Frequently Asked Questions

How fast can Trader's Point Water Restoration respond to a sump pump flood in Trader's Point?

Our standard emergency response across Trader's Point and Central Indiana is 60 to 90 minutes for active flooding calls, 24 hours a day. Crews arrive with truck-mounted extraction, moisture meters, and commercial drying equipment ready to deploy.

Will homeowners insurance cover a sump pump failure?

It depends on your policy. Many carriers cover sudden mechanical failure under a sump pump or water backup rider, but exclude gradual seepage and groundwater. Trader's Point Water Restoration documents the cause and damage in language that aligns with carrier requirements to support your claim.

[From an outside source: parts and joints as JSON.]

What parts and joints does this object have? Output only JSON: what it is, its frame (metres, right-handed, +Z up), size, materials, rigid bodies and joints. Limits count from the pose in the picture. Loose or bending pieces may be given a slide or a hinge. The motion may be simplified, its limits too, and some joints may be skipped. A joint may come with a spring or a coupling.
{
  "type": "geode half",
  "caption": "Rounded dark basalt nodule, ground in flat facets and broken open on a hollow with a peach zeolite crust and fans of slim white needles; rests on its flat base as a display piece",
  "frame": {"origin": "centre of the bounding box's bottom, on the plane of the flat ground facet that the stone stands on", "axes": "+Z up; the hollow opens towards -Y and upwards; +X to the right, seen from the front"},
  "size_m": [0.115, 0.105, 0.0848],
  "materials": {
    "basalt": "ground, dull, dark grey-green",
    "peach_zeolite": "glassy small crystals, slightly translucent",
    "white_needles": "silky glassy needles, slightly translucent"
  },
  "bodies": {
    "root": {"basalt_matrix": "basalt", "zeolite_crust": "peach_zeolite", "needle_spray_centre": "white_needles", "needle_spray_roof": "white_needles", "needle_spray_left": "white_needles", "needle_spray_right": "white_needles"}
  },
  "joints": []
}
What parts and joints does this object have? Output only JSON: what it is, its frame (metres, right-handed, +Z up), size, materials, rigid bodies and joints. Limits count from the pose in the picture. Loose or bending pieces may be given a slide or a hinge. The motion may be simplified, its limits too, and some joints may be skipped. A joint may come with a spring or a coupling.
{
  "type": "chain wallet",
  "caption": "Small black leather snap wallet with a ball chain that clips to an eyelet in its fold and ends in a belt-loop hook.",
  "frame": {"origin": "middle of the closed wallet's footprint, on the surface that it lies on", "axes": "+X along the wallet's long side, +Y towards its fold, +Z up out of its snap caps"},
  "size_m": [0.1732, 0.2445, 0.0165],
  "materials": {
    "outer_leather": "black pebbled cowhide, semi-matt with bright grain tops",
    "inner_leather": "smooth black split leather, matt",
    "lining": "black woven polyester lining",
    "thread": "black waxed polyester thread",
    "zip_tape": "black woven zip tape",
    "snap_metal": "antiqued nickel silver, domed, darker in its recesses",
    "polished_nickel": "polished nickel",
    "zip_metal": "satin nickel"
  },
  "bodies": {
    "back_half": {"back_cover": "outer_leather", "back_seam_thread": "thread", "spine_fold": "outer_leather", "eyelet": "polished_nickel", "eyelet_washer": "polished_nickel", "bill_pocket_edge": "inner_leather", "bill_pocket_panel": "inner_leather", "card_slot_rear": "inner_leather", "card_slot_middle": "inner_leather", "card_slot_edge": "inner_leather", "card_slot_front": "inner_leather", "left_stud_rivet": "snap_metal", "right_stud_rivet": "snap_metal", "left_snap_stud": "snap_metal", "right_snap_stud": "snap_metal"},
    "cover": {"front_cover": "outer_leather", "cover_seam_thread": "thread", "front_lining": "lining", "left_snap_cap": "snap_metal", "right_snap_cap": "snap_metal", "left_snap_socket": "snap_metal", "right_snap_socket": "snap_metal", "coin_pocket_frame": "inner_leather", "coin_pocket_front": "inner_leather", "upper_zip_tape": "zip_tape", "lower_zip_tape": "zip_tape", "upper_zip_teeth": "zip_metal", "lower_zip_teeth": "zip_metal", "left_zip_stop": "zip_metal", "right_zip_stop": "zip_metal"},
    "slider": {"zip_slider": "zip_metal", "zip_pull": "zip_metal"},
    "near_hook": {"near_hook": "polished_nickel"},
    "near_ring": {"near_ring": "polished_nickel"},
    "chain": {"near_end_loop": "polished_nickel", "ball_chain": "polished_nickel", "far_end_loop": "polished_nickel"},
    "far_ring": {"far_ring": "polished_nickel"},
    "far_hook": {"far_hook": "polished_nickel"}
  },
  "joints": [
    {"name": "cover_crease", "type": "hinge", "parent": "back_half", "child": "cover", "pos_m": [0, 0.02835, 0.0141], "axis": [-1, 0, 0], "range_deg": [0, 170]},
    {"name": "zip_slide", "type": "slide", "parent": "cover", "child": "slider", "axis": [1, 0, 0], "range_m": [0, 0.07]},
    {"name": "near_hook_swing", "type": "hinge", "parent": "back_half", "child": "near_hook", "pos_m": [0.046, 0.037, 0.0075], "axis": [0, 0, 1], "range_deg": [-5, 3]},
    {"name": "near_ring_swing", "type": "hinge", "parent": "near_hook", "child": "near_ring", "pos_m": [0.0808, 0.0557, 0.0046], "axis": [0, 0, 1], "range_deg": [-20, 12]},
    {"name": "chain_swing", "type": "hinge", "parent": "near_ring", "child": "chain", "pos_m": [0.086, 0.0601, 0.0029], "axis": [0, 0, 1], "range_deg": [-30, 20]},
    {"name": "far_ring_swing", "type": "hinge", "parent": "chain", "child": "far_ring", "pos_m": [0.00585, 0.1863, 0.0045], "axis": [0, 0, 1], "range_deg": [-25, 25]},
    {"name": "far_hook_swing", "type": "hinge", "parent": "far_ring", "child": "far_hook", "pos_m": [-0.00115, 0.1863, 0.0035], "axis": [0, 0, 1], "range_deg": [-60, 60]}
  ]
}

How long does it take to dry a flooded Trader's Point basement?

Most basement losses dry in 3 to 7 days using LGR dehumidifiers and air movers, following IICRC S500 standards. Finished basements with saturated drywall and insulation can take longer if controlled demolition is needed first.

Is the water from a failed sump pump dangerous?

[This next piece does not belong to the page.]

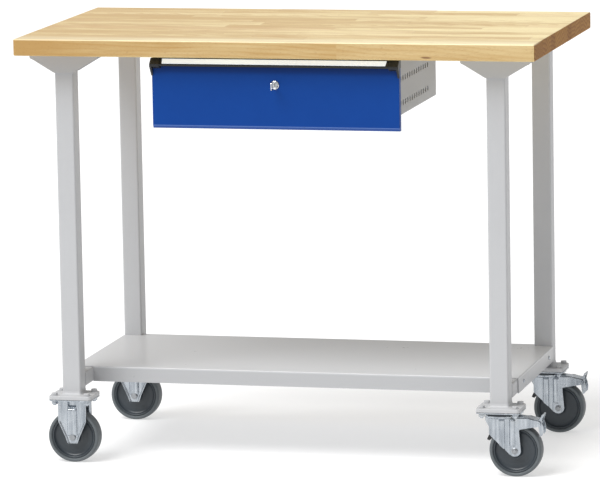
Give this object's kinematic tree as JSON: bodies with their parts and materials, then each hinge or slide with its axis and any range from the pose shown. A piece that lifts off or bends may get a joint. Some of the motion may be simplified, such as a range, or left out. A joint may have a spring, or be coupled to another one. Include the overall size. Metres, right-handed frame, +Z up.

Clean groundwater starts as Category 1, but degrades to Category 2 within 24 to 48 hours as it contacts soil, building materials, and contaminants. Any backup involving sewer lines is immediately Category 3 and requires specialized PPE and disposal.

Can I run my own dehumidifier instead of hiring a pro?

Consumer dehumidifiers remove 30 to 70 pints per day. Commercial LGR units remove 130 to 250 pints. For anything beyond a small spill, consumer equipment cannot pull moisture out of wall cavities and subflooring fast enough to beat the 72-hour mold window.